▶ Required task
Begin at the line containing "Turn this picture" and stop at the line containing "import Sketcher"; copy those lines exactly, ends included, and nothing else.

-- START Provided data --

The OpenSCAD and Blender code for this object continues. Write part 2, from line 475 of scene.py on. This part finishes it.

-- END Provided data --
-- START Provided data --

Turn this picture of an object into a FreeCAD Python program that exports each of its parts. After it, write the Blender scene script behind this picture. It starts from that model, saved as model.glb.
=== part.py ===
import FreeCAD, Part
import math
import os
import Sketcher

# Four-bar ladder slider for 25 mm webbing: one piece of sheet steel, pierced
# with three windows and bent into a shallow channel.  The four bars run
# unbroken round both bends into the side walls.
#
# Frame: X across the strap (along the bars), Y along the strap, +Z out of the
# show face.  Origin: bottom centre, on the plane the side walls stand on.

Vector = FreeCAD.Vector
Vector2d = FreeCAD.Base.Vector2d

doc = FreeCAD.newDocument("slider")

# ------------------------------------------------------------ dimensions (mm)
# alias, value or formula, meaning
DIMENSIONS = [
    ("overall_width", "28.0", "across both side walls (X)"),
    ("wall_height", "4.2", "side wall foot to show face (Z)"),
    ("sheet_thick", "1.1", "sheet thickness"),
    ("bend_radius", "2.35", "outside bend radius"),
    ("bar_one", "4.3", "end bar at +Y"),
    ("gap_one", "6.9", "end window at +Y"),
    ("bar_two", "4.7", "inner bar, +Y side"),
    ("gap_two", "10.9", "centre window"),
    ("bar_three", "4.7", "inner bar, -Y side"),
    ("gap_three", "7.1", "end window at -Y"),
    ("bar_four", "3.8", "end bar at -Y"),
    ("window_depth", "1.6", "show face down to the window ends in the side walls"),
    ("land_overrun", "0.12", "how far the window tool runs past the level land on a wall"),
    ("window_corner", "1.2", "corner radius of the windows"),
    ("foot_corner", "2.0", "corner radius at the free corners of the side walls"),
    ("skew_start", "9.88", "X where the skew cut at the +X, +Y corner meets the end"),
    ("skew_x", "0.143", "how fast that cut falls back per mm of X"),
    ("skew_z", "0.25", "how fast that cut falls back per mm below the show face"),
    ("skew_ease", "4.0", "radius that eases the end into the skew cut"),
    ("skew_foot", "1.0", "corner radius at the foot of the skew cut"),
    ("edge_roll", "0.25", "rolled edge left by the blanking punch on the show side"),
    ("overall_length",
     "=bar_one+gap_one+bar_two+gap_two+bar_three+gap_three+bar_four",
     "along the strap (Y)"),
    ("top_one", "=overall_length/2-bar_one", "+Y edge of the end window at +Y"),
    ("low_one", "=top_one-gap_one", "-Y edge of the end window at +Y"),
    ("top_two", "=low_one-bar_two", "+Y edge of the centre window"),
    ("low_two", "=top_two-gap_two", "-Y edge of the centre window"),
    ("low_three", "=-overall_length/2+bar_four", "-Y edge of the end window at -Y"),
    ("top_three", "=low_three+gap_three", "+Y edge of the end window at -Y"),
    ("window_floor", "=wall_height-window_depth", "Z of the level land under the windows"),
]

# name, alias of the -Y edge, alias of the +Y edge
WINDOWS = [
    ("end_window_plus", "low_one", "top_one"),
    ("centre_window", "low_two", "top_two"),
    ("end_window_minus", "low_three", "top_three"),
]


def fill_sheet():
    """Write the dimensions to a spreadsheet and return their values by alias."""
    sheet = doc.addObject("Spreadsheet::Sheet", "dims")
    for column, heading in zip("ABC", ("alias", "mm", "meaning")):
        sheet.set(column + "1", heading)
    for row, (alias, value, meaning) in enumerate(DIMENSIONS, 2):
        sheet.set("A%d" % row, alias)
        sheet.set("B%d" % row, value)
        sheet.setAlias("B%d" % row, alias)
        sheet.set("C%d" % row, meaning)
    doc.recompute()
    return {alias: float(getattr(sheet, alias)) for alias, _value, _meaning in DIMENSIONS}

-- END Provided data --

▶ Solved exercise
Turn this picture of an object into a FreeCAD Python program that exports each of its parts. After it, write the Blender scene script behind this picture. It starts from that model, saved as model.glb.
=== part.py ===
import FreeCAD, Part
import math
import os
import Sketcher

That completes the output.